* [Your instructions]: Find how many lines of the listing include the string "True", and report only that figure.

(Records contained in a dataset)
··········

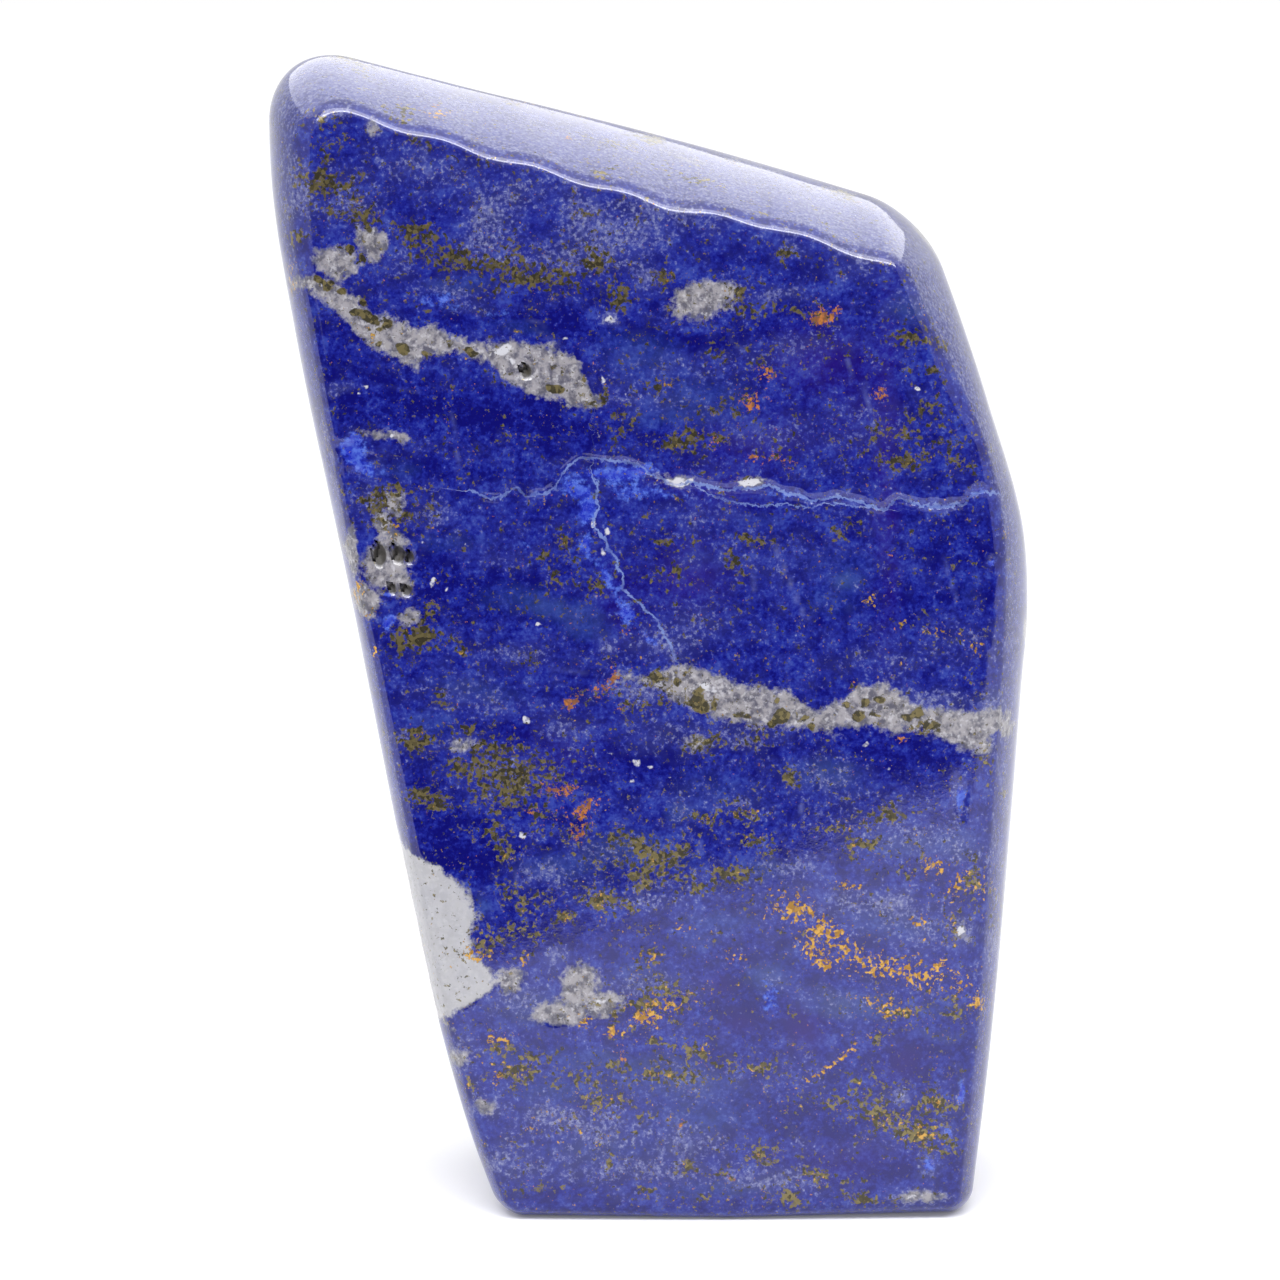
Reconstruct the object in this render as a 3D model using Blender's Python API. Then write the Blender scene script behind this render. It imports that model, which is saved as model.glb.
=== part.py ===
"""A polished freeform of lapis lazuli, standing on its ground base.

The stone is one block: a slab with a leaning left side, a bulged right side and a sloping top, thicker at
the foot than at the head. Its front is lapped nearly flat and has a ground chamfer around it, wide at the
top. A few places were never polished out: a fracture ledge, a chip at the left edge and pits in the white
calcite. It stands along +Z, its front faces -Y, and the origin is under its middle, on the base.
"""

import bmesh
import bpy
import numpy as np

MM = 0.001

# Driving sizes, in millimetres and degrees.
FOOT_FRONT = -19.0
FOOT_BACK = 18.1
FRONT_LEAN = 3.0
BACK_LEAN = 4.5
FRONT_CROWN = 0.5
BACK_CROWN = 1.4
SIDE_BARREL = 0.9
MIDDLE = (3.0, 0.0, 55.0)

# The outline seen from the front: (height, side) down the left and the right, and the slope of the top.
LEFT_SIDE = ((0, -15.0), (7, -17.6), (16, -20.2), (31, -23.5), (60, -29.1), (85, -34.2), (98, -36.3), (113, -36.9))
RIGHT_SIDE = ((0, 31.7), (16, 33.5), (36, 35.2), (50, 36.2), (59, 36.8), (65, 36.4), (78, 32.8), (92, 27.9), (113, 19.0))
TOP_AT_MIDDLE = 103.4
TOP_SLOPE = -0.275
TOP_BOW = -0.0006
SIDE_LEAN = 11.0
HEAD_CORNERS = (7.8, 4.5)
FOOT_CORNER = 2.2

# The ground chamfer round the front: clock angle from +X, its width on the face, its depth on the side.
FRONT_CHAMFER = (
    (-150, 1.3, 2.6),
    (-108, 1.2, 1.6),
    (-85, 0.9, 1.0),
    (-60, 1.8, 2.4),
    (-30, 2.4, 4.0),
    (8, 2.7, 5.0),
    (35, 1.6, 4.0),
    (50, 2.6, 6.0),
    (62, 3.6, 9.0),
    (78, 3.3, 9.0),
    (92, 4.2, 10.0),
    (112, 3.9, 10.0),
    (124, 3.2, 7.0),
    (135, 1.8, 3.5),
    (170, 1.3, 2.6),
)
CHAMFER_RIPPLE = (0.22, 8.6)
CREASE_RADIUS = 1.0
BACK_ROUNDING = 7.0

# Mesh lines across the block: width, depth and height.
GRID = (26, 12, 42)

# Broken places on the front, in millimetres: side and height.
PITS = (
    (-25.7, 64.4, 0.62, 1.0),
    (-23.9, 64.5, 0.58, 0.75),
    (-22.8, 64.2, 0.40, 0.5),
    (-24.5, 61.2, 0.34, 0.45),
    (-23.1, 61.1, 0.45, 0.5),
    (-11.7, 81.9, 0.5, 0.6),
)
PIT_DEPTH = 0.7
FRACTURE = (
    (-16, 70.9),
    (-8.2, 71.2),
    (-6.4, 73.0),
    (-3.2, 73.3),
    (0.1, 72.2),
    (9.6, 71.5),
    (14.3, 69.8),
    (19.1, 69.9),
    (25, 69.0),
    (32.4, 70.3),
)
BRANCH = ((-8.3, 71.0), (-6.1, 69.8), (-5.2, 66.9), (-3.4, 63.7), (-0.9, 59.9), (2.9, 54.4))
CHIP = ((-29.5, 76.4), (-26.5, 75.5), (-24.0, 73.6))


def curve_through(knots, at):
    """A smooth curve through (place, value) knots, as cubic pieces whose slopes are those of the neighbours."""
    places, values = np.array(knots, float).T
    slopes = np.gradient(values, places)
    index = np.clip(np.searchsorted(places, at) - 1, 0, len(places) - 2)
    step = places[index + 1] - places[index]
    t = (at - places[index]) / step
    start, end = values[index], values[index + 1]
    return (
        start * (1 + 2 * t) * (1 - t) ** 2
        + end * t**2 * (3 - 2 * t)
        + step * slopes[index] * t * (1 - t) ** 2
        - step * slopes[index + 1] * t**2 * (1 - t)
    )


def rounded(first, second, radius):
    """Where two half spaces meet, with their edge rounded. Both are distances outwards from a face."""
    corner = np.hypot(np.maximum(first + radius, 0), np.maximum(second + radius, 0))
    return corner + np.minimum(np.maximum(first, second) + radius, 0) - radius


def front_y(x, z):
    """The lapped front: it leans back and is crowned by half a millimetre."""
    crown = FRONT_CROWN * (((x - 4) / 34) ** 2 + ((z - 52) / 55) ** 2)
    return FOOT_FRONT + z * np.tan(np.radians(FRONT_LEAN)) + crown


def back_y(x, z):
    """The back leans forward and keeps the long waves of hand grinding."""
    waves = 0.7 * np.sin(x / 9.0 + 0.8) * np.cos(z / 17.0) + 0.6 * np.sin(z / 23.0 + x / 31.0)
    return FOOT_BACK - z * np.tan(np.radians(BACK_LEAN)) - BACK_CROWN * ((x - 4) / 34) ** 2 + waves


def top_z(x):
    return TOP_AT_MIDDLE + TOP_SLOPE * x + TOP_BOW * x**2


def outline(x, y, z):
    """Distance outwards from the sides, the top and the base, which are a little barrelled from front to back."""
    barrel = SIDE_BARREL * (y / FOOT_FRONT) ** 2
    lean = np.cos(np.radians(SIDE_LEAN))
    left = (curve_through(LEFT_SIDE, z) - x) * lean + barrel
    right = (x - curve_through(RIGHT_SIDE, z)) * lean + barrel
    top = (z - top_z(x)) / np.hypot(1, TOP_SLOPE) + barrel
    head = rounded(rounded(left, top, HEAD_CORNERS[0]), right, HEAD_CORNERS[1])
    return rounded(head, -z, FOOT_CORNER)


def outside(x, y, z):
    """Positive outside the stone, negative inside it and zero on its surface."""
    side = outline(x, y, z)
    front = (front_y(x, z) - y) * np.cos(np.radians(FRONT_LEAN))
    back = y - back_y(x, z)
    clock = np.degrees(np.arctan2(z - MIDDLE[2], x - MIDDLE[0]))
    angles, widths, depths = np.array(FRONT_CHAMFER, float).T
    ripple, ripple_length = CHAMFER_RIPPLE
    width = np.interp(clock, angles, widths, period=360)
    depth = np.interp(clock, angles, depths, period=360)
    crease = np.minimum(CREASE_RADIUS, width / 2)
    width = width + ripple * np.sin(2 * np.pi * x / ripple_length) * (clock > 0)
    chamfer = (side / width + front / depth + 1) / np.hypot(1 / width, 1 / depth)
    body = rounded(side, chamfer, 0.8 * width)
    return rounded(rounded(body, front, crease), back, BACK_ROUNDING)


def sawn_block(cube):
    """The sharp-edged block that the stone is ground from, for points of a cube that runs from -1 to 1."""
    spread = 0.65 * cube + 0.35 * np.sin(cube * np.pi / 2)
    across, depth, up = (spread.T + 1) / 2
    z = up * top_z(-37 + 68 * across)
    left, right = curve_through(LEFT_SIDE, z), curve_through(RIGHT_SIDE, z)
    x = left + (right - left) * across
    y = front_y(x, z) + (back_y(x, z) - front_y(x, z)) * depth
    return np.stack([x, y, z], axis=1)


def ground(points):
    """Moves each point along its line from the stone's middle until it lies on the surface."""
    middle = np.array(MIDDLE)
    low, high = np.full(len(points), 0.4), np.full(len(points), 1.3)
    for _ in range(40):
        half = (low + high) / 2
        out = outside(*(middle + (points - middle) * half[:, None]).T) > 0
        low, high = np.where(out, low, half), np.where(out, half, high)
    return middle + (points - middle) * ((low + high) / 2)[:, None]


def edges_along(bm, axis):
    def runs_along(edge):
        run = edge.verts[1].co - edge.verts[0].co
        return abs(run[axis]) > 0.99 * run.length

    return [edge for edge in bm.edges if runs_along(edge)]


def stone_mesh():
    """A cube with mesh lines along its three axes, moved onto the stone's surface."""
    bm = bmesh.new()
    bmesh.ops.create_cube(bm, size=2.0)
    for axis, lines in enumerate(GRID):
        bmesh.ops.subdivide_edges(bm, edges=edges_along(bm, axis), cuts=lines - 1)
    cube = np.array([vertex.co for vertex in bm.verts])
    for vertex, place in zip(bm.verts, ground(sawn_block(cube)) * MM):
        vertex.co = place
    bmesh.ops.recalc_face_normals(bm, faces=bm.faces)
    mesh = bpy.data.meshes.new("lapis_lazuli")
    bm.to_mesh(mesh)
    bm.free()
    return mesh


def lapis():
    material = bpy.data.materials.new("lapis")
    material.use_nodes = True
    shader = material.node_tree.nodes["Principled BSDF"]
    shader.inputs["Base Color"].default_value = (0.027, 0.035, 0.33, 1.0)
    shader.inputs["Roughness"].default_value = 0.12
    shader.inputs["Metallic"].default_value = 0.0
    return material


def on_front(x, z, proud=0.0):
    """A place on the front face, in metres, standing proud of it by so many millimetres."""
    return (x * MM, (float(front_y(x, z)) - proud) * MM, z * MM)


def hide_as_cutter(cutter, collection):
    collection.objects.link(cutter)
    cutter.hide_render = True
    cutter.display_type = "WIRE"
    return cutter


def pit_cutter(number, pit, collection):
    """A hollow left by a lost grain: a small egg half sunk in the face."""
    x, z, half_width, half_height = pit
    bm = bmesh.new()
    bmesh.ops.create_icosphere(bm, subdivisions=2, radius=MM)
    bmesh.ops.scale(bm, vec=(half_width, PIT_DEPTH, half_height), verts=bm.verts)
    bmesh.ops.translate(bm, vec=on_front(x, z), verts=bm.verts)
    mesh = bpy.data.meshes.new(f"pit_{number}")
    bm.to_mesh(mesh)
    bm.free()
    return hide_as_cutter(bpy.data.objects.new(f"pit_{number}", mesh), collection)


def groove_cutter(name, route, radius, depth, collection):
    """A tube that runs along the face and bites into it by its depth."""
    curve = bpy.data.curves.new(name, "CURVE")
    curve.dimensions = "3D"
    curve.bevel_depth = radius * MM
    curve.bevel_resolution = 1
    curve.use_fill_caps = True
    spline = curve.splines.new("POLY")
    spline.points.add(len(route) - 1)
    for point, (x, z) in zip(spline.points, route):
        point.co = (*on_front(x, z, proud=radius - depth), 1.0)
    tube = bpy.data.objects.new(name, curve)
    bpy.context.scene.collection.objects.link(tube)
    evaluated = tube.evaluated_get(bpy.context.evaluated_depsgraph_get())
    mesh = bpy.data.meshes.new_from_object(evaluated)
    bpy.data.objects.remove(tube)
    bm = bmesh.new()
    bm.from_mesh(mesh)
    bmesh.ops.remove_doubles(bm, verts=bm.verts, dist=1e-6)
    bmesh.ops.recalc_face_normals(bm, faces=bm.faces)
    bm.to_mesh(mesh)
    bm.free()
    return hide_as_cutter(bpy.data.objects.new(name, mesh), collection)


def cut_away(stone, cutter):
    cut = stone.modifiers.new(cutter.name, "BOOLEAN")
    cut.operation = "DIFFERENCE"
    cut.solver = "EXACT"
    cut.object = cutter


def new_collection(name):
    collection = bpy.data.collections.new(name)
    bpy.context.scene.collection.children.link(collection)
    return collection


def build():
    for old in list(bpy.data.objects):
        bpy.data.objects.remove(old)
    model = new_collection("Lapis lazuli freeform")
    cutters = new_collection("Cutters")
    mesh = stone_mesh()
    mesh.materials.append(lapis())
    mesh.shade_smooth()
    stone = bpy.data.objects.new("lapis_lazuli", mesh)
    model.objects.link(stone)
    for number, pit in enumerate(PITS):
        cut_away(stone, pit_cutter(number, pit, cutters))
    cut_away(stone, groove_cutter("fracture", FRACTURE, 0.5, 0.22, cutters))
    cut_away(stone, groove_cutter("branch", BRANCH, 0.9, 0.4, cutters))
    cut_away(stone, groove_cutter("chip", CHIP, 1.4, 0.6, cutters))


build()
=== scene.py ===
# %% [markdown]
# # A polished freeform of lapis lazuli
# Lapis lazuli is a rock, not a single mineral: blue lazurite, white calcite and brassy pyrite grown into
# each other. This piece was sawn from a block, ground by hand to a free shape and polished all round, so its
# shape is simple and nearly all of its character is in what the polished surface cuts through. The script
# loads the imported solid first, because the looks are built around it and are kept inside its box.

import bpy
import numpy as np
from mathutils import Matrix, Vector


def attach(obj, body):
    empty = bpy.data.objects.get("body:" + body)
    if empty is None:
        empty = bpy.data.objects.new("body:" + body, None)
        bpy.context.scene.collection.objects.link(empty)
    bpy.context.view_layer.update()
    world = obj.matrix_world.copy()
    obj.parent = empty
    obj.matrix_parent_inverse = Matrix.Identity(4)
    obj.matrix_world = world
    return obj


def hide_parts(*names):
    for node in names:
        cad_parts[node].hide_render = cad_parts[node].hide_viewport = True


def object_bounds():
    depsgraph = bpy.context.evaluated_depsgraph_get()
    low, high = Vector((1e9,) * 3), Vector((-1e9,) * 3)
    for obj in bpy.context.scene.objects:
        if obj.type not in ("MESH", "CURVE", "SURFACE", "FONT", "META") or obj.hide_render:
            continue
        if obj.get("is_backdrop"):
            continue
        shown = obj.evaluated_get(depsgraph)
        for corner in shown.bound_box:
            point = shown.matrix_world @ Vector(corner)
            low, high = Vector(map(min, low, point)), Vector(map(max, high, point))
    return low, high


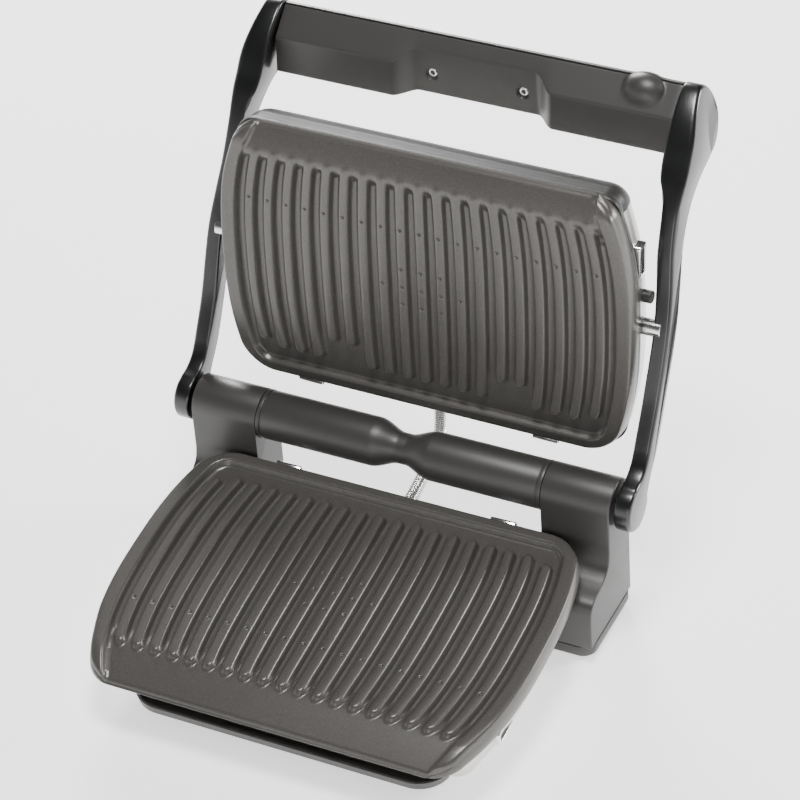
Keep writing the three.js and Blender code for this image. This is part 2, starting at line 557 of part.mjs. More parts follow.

··········

* [Exercise response]: 4